- **WRITTEN TASK**: All of the data below should be written out exactly.

- **DATA**:

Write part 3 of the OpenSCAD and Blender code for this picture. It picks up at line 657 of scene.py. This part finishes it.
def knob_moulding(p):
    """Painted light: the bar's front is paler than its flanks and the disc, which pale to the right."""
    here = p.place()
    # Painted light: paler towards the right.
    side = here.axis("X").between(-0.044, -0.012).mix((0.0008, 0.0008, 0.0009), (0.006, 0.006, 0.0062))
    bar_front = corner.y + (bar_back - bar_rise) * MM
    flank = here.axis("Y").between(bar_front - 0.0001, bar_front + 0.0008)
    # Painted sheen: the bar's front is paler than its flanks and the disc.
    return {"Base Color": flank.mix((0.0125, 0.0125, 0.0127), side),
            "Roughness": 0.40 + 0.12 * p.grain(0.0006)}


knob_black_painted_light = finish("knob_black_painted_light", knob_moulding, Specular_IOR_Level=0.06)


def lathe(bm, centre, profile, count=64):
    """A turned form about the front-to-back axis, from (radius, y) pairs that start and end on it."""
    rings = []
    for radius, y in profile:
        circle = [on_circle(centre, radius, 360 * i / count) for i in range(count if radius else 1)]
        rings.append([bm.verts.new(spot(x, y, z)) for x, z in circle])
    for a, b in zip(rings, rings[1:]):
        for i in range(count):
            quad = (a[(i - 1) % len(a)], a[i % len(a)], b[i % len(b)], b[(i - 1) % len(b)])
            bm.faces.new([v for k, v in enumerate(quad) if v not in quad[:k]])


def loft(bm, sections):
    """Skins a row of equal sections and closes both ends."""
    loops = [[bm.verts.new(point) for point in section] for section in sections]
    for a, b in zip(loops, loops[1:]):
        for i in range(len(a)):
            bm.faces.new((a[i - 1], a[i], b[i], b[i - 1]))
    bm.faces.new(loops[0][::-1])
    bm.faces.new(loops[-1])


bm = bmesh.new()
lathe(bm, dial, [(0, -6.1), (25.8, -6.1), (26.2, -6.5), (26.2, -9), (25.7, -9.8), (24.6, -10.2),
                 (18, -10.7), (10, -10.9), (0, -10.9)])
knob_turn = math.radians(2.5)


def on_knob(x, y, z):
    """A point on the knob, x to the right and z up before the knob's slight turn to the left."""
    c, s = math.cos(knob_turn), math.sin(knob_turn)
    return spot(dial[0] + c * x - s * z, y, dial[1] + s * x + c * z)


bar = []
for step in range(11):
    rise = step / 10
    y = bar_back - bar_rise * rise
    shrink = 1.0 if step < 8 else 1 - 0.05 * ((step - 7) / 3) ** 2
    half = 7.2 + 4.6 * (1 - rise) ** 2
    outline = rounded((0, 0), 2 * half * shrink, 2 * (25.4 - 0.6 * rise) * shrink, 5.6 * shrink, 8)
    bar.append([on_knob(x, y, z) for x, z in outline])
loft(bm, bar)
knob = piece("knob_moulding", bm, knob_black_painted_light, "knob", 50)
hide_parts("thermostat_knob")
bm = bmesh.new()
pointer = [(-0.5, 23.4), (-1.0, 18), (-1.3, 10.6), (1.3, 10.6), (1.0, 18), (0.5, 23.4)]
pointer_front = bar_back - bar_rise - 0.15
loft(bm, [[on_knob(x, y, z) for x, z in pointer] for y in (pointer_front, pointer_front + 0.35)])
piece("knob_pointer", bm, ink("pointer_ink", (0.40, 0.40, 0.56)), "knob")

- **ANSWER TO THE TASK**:
Write part 3 of the OpenSCAD and Blender code for this picture. It picks up at line 657 of scene.py. This part finishes it.
def knob_moulding(p):
    """Painted light: the bar's front is paler than its flanks and the disc, which pale to the right."""
    here = p.place()
    # Painted light: paler towards the right.
    side = here.axis("X").between(-0.044, -0.012).mix((0.0008, 0.0008, 0.0009), (0.006, 0.006, 0.0062))
    bar_front = corner.y + (bar_back - bar_rise) * MM
    flank = here.axis("Y").between(bar_front - 0.0001, bar_front + 0.0008)
    # Painted sheen: the bar's front is paler than its flanks and the disc.
    return {"Base Color": flank.mix((0.0125, 0.0125, 0.0127), side),
            "Roughness": 0.40 + 0.12 * p.grain(0.0006)}


knob_black_painted_light = finish("knob_black_painted_light", knob_moulding, Specular_IOR_Level=0.06)


def lathe(bm, centre, profile, count=64):
    """A turned form about the front-to-back axis, from (radius, y) pairs that start and end on it."""
    rings = []
    for radius, y in profile:
        circle = [on_circle(centre, radius, 360 * i / count) for i in range(count if radius else 1)]
        rings.append([bm.verts.new(spot(x, y, z)) for x, z in circle])
    for a, b in zip(rings, rings[1:]):
        for i in range(count):
            quad = (a[(i - 1) % len(a)], a[i % len(a)], b[i % len(b)], b[(i - 1) % len(b)])
            bm.faces.new([v for k, v in enumerate(quad) if v not in quad[:k]])


def loft(bm, sections):
    """Skins a row of equal sections and closes both ends."""
    loops = [[bm.verts.new(point) for point in section] for section in sections]
    for a, b in zip(loops, loops[1:]):
        for i in range(len(a)):
            bm.faces.new((a[i - 1], a[i], b[i], b[i - 1]))
    bm.faces.new(loops[0][::-1])
    bm.faces.new(loops[-1])


bm = bmesh.new()
lathe(bm, dial, [(0, -6.1), (25.8, -6.1), (26.2, -6.5), (26.2, -9), (25.7, -9.8), (24.6, -10.2),
                 (18, -10.7), (10, -10.9), (0, -10.9)])
knob_turn = math.radians(2.5)


def on_knob(x, y, z):
    """A point on the knob, x to the right and z up before the knob's slight turn to the left."""
    c, s = math.cos(knob_turn), math.sin(knob_turn)
    return spot(dial[0] + c * x - s * z, y, dial[1] + s * x + c * z)


bar = []
for step in range(11):
    rise = step / 10
    y = bar_back - bar_rise * rise
    shrink = 1.0 if step < 8 else 1 - 0.05 * ((step - 7) / 3) ** 2
    half = 7.2 + 4.6 * (1 - rise) ** 2
    outline = rounded((0, 0), 2 * half * shrink, 2 * (25.4 - 0.6 * rise) * shrink, 5.6 * shrink, 8)
    bar.append([on_knob(x, y, z) for x, z in outline])
loft(bm, bar)
knob = piece("knob_moulding", bm, knob_black_painted_light, "knob", 50)
hide_parts("thermostat_knob")
bm = bmesh.new()
pointer = [(-0.5, 23.4), (-1.0, 18), (-1.3, 10.6), (1.3, 10.6), (1.0, 18), (0.5, 23.4)]
pointer_front = bar_back - bar_rise - 0.15
loft(bm, [[on_knob(x, y, z) for x, z in pointer] for y in (pointer_front, pointer_front + 0.35)])
piece("knob_pointer", bm, ink("pointer_ink", (0.40, 0.40, 0.56)), "knob")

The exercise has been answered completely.